start Data lines

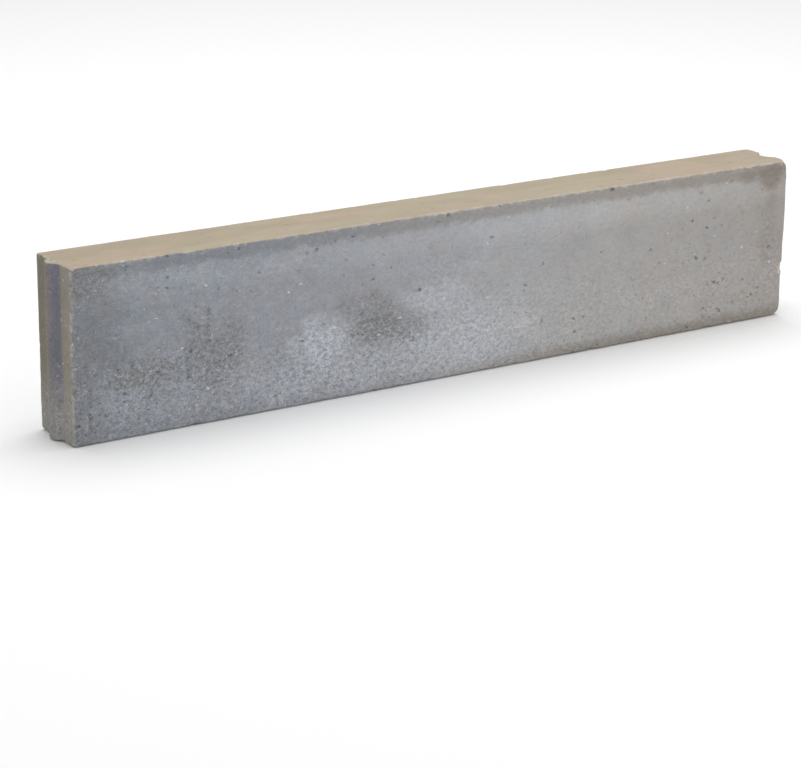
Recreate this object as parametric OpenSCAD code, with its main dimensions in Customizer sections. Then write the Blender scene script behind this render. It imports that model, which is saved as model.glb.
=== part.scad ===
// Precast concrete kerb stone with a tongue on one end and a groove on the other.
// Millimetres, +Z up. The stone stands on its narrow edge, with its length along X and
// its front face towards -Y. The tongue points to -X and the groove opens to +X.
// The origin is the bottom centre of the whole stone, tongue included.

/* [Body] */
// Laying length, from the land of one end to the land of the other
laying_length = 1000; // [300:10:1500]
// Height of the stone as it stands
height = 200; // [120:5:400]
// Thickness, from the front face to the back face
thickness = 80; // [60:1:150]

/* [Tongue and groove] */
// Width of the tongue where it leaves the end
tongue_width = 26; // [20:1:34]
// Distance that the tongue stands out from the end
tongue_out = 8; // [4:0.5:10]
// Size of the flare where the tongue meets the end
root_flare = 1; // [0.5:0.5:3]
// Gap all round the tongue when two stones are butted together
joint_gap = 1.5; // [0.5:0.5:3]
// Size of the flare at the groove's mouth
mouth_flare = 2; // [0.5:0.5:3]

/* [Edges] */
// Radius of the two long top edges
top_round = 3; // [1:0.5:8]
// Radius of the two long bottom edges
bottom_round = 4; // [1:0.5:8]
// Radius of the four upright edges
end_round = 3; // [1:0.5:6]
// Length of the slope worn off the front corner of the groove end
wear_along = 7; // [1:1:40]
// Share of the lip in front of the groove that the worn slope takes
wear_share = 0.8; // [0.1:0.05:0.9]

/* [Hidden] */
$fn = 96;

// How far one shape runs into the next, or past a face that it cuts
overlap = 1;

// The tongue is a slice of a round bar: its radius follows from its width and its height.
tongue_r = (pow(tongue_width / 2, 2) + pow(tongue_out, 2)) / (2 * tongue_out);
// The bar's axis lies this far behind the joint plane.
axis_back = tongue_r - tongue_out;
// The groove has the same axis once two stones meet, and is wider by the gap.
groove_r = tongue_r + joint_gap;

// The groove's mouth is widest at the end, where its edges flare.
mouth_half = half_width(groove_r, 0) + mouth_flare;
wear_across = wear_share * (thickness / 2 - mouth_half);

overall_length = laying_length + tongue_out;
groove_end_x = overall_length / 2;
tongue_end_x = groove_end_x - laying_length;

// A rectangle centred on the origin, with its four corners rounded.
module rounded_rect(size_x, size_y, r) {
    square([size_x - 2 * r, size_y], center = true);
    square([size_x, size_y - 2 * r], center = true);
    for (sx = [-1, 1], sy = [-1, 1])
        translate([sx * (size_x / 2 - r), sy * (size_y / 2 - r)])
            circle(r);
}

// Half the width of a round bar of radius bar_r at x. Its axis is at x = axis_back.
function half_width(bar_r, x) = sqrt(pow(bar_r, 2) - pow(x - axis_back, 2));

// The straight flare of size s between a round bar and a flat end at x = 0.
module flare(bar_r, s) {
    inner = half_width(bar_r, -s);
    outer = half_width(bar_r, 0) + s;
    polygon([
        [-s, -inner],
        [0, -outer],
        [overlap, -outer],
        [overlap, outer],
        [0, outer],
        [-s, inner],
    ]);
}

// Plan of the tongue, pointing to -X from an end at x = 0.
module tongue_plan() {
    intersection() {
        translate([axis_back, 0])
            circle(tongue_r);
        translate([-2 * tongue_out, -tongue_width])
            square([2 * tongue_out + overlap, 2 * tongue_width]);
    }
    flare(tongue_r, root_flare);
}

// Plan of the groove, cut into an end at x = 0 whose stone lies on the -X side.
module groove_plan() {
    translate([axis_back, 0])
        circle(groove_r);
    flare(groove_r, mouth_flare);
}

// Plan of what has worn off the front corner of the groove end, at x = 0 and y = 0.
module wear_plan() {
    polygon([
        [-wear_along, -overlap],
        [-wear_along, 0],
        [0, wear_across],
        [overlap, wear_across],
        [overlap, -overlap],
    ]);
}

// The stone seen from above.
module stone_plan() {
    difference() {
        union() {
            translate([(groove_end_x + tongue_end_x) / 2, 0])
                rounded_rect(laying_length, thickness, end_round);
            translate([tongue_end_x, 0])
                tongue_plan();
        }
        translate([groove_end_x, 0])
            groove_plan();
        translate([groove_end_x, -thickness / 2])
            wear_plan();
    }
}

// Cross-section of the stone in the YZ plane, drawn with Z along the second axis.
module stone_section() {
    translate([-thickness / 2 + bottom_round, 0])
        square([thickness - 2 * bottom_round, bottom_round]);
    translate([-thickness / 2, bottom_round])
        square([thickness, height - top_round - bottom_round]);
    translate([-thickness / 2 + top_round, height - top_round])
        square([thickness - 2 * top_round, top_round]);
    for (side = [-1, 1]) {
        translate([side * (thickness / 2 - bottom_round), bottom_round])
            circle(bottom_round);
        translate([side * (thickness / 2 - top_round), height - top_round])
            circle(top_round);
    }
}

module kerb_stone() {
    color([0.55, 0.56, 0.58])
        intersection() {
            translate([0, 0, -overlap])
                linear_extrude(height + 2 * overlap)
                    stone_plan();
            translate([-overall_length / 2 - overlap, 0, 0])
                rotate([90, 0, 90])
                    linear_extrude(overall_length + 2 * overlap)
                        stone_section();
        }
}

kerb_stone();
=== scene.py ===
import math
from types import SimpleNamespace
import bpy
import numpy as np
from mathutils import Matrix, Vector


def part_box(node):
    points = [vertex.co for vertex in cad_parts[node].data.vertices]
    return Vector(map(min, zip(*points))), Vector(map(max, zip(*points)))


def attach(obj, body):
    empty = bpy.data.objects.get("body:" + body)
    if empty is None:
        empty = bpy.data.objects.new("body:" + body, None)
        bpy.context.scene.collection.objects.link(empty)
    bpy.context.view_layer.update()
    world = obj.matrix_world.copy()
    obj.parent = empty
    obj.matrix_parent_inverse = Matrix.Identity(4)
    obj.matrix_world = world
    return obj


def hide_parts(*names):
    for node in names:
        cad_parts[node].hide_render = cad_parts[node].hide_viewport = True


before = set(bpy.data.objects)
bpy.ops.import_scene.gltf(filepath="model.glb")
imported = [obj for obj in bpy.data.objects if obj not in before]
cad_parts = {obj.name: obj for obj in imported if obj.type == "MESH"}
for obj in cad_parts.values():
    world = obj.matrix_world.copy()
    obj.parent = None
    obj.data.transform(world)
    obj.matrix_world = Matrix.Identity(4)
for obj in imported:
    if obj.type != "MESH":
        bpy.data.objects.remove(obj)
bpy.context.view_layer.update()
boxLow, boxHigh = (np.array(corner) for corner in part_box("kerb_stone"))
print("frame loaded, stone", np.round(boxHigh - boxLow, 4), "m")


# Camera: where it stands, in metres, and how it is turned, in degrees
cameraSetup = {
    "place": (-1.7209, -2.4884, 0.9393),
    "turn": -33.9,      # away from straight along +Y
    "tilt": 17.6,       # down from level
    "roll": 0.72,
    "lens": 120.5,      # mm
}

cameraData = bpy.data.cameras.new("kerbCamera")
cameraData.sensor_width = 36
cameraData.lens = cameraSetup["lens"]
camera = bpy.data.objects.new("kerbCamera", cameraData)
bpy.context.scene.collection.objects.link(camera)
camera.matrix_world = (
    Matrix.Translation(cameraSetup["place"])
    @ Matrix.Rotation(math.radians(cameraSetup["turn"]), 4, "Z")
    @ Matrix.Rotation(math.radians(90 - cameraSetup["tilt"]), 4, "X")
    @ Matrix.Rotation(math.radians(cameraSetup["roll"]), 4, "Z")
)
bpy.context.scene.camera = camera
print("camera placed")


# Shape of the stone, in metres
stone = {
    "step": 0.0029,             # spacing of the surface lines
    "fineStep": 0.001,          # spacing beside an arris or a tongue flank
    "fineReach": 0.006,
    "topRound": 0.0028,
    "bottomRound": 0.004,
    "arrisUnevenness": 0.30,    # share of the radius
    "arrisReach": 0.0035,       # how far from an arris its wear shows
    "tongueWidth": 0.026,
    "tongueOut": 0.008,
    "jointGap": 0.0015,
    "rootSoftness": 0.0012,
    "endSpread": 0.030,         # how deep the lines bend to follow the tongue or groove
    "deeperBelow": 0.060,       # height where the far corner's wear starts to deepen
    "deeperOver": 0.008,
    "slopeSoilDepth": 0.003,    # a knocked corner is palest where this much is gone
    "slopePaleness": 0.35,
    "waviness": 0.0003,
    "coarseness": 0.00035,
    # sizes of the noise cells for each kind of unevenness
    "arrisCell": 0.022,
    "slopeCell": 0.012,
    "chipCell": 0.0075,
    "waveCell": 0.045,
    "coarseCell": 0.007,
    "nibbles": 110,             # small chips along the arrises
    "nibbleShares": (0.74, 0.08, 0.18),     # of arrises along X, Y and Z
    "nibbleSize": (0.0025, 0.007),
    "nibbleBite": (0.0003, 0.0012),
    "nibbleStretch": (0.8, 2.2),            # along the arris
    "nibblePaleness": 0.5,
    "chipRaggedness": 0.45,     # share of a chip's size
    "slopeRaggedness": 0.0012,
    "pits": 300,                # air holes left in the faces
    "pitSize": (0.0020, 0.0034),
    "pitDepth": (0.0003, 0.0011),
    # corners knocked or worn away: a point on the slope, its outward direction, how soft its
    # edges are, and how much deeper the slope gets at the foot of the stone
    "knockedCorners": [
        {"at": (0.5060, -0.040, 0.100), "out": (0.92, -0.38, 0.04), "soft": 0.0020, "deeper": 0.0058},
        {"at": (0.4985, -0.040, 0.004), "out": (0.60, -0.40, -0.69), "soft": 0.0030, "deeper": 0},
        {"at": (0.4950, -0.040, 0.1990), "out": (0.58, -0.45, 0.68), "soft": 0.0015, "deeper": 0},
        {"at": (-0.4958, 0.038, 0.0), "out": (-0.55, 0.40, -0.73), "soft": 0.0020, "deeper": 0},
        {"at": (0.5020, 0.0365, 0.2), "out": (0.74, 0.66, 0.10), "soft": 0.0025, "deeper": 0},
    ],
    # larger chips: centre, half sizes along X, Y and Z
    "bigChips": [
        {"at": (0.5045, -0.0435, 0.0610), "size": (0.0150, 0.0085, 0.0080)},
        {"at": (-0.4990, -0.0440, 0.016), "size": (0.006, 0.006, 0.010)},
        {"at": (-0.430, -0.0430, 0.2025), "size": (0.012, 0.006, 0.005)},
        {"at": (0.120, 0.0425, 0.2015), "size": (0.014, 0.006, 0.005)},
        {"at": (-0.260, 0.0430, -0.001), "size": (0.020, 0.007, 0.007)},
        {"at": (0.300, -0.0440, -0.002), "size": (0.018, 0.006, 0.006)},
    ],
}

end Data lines

Goal:
Copy all lines from the material that include "this".

Final result:
Recreate this object as parametric OpenSCAD code, with its main dimensions in Customizer sections. Then write the Blender scene script behind this render. It imports that model, which is saved as model.glb.
// The bar's axis lies this far behind the joint plane.
    "slopeSoilDepth": 0.003,    # a knocked corner is palest where this much is gone